Bisnis.com, JAKARTA – Perkiraan shortfall, selisih antara realisasi dan target, penerimaan negara terutama dari perpajakan tahun ini bisa melebar hingga sekitar Rp238,4 triliun.
Hal ini tersirat dari basis yang digunakan pemerintah menentukan target penerimaan perpajakan dalam RAPBN 2017. Menteri Keuangan Sri Mulyani Indrawati mengatakan dengan target penerimaan perpajakan Rp1.495,9 triliun memang lebih rendah sekitar 2,8% dari target dalam APBNP 2016 senilai Rp1.539,2 triliun.
Namun, pihaknya menegaskan target tahun depan tersebut tetap mengalami kenaikan sekitar 13%-15% jika dibandingkan estimasi realiasi penerimaan tahun ini.

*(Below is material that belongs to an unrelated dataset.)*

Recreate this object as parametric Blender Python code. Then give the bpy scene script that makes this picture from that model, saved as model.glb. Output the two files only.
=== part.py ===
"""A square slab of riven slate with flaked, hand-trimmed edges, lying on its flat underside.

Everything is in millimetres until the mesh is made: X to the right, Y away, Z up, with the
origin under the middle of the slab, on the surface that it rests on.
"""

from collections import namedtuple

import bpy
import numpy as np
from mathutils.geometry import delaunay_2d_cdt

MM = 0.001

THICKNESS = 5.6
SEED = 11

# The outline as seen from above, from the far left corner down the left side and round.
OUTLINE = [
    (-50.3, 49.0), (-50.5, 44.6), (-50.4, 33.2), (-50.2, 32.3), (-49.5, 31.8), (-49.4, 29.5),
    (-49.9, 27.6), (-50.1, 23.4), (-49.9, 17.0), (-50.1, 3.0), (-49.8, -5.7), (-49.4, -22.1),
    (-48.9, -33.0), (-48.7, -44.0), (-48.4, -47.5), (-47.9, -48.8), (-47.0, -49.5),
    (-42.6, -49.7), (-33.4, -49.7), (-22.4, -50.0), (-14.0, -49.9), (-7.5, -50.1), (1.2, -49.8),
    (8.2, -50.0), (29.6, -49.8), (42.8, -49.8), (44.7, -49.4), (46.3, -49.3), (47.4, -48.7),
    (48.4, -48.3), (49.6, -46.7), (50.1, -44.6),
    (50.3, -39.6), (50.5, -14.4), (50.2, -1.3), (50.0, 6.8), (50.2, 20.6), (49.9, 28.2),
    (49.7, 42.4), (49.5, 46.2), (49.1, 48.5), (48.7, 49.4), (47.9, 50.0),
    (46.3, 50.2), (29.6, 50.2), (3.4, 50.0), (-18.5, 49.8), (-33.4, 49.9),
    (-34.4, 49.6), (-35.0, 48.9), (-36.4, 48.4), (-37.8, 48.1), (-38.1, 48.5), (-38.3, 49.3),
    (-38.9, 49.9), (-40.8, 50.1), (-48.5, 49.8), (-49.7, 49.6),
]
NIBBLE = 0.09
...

Apalagi, belum lama setelah menjabat sebagai Menteri Keuangan, pihaknya mengestimasi shortfall senilai Rp219 triliun.
“Itu masih tumbuh 13%-15% tergantung realisasi 2016. Kalau 2016 optimistis, tumbuhnya 13%. Kalau agak pesimistis, kemungkinan kita akan menggenjot 15% pertumbuhan [penerimaan perpajakan] tahun depan,” ujarnya, Rabu (17/8/2016).
Hasil hitungan Bisnis, jika menggunakan pertumbuhan 13%, shortfall sekitar Rp219 triliun sesuai yang diestimasi pemerintah. Namun, jika menggunakan asumsi pertumbuhan 15%, shortfall sekitar Rp238,4 triliun.

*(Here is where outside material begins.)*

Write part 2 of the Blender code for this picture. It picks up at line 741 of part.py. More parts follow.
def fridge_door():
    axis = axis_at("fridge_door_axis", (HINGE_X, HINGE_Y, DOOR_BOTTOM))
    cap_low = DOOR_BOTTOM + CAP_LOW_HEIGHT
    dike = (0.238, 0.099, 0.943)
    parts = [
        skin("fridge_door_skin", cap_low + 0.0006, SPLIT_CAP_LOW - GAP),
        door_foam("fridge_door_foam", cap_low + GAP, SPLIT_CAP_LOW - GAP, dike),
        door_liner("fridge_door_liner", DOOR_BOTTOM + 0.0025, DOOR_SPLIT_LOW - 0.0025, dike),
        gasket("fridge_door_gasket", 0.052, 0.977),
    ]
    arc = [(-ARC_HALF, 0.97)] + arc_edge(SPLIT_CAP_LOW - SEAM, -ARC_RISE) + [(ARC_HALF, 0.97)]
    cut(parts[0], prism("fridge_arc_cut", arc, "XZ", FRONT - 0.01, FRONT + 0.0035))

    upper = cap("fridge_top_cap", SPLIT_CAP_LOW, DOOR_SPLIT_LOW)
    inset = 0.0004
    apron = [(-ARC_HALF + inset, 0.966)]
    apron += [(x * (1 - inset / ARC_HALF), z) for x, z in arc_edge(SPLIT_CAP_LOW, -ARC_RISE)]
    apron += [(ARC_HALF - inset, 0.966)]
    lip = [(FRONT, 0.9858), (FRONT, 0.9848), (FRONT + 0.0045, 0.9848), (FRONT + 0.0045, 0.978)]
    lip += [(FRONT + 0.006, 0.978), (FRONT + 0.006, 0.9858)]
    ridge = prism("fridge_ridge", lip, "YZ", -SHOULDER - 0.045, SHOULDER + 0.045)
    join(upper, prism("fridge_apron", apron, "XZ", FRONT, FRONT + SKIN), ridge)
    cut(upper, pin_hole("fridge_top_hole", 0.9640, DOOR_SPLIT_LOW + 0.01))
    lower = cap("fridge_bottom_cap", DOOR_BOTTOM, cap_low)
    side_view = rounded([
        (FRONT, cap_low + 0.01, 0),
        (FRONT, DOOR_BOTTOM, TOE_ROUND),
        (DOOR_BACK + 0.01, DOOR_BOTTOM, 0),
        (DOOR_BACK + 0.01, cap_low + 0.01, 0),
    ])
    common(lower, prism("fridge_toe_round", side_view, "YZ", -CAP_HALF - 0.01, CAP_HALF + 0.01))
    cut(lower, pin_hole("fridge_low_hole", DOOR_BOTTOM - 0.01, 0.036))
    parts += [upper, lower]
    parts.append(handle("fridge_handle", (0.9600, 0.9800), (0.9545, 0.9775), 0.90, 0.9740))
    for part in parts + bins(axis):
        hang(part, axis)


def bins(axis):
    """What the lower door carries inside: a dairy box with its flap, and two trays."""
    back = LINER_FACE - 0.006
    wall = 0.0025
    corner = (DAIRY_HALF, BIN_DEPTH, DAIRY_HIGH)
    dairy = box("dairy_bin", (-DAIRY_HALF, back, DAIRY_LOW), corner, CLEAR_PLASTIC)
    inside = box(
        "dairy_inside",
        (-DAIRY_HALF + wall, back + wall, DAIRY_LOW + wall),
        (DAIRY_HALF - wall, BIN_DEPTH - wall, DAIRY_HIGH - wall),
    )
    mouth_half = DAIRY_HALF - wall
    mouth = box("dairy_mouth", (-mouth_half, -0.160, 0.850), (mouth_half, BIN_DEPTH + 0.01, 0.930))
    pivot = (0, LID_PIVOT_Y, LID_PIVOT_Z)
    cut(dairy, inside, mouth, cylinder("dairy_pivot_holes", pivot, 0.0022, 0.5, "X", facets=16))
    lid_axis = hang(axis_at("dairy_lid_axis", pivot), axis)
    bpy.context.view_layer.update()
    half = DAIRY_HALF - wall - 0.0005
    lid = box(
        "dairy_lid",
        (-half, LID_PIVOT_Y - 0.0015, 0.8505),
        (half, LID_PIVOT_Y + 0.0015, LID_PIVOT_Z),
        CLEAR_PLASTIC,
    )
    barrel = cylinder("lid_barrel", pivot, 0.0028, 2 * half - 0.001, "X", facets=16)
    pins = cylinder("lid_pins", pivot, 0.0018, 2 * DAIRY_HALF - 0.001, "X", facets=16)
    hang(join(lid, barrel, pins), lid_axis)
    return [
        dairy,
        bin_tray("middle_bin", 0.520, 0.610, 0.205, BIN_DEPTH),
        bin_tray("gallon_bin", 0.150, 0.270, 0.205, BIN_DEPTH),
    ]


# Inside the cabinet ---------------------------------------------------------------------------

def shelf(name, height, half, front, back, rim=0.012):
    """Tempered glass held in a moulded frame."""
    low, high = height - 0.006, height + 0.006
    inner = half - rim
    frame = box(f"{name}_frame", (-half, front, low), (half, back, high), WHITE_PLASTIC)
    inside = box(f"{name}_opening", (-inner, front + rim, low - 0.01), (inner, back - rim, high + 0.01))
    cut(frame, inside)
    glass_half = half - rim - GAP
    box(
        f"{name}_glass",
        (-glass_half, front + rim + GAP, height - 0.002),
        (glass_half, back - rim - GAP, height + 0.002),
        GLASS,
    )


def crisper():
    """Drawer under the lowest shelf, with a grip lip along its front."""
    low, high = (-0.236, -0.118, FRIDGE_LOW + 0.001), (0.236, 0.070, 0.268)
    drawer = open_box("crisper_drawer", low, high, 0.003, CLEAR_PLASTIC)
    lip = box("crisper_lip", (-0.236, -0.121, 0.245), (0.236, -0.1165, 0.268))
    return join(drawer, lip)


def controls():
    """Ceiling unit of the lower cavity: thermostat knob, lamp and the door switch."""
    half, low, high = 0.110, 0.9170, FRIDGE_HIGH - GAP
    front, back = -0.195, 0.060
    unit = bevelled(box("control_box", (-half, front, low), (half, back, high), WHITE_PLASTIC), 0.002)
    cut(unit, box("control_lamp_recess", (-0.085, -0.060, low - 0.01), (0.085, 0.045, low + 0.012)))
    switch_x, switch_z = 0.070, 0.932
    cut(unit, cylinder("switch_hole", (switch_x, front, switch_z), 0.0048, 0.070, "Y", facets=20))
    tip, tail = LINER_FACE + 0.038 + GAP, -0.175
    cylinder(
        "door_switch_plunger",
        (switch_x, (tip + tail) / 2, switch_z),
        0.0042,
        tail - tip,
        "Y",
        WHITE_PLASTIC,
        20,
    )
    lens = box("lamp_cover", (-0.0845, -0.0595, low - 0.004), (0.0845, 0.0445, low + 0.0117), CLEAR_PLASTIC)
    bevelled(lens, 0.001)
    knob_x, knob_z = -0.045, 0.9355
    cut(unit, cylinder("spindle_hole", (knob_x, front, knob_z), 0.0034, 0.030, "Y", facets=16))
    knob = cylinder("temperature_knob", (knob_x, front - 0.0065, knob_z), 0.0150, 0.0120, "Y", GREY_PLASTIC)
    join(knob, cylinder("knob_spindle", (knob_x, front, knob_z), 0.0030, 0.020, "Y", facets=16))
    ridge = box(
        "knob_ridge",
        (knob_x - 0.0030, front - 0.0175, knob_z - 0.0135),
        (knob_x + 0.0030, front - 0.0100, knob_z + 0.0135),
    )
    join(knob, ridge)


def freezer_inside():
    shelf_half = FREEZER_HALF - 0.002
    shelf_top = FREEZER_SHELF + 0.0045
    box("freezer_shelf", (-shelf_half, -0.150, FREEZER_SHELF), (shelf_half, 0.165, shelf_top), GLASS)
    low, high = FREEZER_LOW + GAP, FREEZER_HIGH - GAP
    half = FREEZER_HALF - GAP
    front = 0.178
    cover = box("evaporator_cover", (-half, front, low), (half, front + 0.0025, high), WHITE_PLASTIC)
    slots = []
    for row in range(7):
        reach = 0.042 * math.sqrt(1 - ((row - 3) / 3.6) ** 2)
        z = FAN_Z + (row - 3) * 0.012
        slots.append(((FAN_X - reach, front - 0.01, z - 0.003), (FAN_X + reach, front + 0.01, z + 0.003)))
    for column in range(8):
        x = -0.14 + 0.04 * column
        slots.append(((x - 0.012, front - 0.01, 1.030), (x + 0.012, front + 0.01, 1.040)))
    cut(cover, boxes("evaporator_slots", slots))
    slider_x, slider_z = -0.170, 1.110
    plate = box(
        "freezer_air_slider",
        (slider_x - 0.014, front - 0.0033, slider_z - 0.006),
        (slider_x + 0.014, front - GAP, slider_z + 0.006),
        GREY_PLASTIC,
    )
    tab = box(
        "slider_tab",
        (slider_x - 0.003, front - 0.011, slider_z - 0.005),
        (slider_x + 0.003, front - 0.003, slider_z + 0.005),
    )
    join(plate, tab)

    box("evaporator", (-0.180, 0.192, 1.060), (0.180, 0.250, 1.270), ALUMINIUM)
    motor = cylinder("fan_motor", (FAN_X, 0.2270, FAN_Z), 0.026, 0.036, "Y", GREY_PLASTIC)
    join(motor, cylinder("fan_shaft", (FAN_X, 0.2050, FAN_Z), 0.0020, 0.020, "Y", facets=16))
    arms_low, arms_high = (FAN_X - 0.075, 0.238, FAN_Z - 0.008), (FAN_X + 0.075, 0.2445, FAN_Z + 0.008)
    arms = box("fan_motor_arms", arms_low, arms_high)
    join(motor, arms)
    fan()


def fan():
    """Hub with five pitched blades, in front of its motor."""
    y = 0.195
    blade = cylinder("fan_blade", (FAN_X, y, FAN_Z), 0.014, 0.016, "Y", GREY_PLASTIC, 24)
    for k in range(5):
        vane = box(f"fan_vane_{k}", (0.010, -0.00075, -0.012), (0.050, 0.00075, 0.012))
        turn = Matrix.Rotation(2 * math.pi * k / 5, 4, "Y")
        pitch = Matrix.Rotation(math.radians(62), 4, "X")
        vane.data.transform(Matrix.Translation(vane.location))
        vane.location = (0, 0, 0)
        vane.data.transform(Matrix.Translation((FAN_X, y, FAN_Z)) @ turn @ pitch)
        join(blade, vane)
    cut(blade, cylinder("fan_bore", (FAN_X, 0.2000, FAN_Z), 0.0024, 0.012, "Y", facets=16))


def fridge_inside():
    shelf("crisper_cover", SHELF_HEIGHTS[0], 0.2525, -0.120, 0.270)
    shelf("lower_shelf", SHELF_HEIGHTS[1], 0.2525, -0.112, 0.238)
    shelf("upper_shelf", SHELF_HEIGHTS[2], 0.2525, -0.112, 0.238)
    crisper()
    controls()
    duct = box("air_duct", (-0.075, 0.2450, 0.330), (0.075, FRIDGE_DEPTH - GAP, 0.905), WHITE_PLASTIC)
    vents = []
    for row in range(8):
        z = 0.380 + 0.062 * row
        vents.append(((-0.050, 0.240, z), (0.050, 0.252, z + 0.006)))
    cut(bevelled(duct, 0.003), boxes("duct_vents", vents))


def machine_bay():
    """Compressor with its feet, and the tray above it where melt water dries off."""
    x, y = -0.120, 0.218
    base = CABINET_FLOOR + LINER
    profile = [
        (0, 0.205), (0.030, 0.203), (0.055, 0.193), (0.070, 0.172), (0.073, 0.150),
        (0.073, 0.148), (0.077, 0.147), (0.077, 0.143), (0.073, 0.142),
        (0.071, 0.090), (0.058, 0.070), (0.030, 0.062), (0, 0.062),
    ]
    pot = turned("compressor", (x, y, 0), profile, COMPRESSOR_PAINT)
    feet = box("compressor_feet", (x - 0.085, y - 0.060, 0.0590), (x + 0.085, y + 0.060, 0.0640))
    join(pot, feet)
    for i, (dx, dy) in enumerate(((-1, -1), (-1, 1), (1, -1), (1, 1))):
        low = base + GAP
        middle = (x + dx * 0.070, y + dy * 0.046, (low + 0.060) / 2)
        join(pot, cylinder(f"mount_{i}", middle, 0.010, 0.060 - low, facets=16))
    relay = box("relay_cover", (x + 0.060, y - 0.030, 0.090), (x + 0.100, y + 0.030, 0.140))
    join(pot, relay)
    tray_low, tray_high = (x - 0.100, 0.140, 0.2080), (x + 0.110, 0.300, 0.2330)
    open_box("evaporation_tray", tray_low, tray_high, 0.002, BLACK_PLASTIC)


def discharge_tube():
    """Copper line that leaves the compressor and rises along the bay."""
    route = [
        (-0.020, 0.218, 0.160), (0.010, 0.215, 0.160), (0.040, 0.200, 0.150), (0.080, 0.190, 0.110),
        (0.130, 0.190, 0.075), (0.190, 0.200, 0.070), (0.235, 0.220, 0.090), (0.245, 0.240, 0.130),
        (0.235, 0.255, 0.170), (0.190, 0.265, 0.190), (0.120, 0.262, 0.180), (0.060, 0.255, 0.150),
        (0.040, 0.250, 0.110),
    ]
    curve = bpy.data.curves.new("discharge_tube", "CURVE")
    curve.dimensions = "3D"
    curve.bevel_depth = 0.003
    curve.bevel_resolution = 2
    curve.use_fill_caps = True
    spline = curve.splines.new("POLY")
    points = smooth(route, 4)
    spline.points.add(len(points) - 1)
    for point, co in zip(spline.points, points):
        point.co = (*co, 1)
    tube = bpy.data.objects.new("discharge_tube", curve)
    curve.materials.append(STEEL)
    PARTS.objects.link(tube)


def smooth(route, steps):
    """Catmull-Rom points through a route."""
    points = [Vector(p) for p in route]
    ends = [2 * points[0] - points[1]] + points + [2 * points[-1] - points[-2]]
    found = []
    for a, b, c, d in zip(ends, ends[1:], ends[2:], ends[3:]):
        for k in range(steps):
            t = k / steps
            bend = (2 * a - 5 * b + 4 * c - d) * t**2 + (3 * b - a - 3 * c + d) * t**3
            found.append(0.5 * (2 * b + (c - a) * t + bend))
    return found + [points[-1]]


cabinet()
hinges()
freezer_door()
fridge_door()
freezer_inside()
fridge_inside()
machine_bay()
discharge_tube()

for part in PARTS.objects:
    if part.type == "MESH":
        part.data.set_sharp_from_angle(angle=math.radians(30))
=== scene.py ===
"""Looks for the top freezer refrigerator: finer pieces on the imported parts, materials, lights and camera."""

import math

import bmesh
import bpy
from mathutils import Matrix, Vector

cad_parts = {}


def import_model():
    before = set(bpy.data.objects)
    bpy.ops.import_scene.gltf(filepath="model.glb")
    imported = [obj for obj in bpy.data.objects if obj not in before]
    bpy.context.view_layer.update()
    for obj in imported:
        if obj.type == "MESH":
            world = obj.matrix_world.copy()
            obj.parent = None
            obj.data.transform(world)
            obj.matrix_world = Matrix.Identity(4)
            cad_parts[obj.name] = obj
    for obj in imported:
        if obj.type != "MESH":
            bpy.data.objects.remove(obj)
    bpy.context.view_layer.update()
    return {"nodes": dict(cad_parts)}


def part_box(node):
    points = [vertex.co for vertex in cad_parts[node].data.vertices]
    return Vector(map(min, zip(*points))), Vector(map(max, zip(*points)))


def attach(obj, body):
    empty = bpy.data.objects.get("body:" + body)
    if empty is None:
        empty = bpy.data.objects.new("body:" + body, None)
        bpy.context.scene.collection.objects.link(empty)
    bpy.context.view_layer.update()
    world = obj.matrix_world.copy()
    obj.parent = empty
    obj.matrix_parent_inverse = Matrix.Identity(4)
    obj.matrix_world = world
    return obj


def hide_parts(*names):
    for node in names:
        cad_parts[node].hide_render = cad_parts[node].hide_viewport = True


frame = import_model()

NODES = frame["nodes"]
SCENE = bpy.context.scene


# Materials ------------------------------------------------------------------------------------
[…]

Estimasi itu, menurut Sri, juga berlaku pada penerimaan pajak nonmigas yang menjadi tanggung jawab Ditjen Pajak (DJP). Sekadar mengingatkan, pada tahun lalu, DJP mencatatkan rekor shortfall Rp233,5 triliun.
Hingga akhir tahun, pihaknya masih berharap dari kebijakan tax amnesty yang terus berjalan. Namun, dia juga mengaku tetap terus memantau segala pergerakan realisasi penerimaan negara dari kebijakan ini terutama hingga akhir September, berakhirnya periode I.
Dalam dashboard amnesti pajak, hingga Kamis (18/8) pukul 19.30 WIB, realisasi penerimaan negara dari uang tebusan baru mencapai Rp629,6 miliar atau sekitar 0,4% dari target yang dipatok pemerintah senilai Rp165 triliun.
Capaian penerimaan negara itu berasal dari 5.767 surat pernyataan dengan nilai total harta yang dideklarasikan senilai Rp34 triliun. Dari jumlah tersebut, porsi nilai harta hasil repatrasi masih sangat rendah yakni senilai Rp1,2 triliun atau hanya 4%. Porsi terbesar yakni deklarasi dalam negeri senilai Rp28,7 triliun atau 84%. Sisanya, yakni 12% merupakan deklarasi harta luar negeri.
“Akhir September kita lihat dan baru bisa melakukan assessment untuk langkah ke depan. Intinya langkah ke depan kita tetap berhati-hati agar tidak merusak ekonomi dan confident,” ujarnya.